* Begin Source material *

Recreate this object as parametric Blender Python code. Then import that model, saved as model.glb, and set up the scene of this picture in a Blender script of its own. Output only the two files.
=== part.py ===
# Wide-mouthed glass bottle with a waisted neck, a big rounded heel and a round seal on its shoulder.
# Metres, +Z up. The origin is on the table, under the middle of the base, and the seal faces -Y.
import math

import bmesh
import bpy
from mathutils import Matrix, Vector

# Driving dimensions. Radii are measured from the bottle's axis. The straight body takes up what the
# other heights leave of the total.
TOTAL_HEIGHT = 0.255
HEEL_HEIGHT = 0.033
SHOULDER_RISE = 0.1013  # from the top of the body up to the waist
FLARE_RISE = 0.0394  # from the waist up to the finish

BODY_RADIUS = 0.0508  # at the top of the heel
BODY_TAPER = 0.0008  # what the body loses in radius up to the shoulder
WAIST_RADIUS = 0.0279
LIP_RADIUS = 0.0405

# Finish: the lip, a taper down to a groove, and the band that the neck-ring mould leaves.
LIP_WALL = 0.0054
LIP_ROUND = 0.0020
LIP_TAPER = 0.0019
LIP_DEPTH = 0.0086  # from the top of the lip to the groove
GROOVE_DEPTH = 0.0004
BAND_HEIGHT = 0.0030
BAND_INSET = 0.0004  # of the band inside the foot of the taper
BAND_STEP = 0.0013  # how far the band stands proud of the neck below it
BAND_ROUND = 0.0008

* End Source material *
* Begin Source material *

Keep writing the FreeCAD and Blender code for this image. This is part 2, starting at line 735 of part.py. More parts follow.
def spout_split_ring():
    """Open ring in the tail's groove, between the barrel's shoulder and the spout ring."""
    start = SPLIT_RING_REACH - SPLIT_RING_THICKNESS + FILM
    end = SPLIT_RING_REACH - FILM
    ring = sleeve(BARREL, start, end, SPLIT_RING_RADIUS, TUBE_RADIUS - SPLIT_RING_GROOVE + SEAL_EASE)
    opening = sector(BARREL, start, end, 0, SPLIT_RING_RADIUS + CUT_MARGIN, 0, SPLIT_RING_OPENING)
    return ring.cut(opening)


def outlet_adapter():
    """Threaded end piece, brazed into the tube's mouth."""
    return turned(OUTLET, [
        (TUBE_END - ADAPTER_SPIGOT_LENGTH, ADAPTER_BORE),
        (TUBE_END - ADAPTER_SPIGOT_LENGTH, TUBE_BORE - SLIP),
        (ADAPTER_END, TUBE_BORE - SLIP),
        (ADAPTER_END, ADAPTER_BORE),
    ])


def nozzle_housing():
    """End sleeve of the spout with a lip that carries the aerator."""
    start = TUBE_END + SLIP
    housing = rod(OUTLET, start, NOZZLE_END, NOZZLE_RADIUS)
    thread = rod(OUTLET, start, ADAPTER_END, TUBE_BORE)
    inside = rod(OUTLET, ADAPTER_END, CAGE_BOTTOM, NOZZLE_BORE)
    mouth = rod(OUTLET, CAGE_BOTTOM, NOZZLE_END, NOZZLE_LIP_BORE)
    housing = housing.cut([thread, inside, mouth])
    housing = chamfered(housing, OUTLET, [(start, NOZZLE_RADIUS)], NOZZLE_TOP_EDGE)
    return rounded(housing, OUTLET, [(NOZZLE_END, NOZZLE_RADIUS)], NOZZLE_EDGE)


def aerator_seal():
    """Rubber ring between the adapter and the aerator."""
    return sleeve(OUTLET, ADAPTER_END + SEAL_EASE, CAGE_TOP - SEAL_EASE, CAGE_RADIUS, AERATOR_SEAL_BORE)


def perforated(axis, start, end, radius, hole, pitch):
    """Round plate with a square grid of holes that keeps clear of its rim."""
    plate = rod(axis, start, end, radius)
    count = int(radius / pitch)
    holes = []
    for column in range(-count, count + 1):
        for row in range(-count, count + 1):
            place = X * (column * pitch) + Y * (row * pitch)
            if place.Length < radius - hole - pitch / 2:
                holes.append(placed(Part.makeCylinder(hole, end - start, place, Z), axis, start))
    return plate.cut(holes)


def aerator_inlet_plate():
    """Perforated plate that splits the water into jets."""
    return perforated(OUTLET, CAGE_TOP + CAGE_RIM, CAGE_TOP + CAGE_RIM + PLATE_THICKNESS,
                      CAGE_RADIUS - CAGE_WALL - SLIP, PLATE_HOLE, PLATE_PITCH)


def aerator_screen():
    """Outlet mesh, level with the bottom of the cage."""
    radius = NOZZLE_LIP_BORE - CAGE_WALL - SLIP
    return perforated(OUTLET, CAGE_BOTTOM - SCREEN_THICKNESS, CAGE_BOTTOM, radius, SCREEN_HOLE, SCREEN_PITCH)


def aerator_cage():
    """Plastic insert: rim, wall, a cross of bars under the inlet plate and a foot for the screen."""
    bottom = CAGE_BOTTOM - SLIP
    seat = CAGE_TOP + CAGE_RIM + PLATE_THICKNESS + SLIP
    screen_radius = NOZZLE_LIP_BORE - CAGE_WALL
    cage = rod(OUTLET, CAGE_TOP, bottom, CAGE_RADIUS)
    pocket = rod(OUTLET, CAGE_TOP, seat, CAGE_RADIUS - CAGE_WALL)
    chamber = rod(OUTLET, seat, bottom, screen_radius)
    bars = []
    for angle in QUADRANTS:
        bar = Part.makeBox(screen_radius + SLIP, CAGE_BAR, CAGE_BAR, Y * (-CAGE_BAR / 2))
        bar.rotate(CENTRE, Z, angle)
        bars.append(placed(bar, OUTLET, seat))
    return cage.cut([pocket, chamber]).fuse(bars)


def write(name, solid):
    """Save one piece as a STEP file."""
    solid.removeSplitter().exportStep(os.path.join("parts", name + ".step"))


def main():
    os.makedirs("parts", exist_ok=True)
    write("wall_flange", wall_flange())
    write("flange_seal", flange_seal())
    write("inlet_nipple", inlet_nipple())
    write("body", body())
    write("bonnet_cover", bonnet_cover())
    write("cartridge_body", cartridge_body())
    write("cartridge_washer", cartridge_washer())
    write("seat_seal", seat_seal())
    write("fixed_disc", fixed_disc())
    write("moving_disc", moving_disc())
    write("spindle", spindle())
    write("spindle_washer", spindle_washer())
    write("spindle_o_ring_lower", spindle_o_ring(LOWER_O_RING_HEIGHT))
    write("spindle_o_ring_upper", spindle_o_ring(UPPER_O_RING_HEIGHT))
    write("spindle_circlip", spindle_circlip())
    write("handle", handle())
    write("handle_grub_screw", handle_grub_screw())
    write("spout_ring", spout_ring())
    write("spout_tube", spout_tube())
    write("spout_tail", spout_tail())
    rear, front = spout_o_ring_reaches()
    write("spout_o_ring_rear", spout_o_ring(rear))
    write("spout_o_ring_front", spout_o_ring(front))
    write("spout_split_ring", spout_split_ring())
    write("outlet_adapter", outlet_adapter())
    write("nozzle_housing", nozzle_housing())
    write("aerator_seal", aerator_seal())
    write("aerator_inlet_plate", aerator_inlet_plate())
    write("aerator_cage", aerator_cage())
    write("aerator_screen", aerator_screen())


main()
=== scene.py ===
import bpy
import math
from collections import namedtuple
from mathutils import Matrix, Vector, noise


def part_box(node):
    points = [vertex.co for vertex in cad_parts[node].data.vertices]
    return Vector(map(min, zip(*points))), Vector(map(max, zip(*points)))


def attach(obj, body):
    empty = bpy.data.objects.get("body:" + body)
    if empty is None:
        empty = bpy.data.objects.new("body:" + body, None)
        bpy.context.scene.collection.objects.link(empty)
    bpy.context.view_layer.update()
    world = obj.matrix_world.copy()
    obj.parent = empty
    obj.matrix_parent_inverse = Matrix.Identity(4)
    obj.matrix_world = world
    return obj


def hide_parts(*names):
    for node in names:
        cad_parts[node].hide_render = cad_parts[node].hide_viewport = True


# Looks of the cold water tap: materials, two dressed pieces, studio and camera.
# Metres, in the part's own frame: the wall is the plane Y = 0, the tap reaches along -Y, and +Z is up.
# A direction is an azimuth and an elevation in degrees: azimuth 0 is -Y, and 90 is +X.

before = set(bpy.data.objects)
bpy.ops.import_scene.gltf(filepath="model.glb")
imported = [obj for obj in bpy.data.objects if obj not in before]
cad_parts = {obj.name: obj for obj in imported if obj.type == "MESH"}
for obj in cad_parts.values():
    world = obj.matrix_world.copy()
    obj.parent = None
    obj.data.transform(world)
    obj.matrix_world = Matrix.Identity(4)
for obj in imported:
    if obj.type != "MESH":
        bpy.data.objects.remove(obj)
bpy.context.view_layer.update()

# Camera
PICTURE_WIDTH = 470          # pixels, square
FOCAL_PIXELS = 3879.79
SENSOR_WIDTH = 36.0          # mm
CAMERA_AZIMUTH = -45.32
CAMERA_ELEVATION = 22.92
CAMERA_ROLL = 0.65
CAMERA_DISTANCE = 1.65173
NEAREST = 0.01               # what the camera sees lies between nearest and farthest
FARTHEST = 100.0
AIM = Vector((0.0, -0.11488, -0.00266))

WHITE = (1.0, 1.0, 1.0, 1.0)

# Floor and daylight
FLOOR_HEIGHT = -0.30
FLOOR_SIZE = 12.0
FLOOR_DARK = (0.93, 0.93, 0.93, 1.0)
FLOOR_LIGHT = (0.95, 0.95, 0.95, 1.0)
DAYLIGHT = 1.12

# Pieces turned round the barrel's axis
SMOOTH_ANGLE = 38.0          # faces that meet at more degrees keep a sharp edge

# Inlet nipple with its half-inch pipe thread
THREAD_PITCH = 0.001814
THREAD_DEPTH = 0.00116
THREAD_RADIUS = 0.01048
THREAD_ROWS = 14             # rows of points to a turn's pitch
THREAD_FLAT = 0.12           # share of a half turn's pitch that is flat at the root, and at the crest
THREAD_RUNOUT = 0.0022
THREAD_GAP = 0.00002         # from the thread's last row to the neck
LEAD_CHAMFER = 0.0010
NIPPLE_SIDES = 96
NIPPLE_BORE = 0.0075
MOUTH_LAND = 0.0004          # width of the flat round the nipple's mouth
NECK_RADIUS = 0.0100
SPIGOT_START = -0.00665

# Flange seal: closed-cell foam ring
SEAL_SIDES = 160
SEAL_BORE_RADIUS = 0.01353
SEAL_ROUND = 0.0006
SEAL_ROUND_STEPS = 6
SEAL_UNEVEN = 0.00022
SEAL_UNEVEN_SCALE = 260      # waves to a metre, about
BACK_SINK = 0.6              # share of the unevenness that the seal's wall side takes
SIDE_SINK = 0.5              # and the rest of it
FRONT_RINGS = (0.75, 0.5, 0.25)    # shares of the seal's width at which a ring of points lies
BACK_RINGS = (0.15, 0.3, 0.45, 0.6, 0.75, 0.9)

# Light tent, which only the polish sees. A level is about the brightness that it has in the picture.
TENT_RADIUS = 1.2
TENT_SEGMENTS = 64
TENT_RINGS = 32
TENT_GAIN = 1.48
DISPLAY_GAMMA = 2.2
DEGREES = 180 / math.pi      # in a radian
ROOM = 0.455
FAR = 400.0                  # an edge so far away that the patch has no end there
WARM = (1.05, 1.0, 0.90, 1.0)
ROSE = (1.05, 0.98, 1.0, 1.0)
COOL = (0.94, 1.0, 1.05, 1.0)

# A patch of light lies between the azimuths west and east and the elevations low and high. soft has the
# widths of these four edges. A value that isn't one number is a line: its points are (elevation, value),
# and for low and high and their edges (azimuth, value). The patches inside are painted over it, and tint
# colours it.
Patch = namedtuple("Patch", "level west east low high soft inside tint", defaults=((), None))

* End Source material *

Figure out how many lines above include the string "imported", then report that number and nothing else.

• Correct output:
3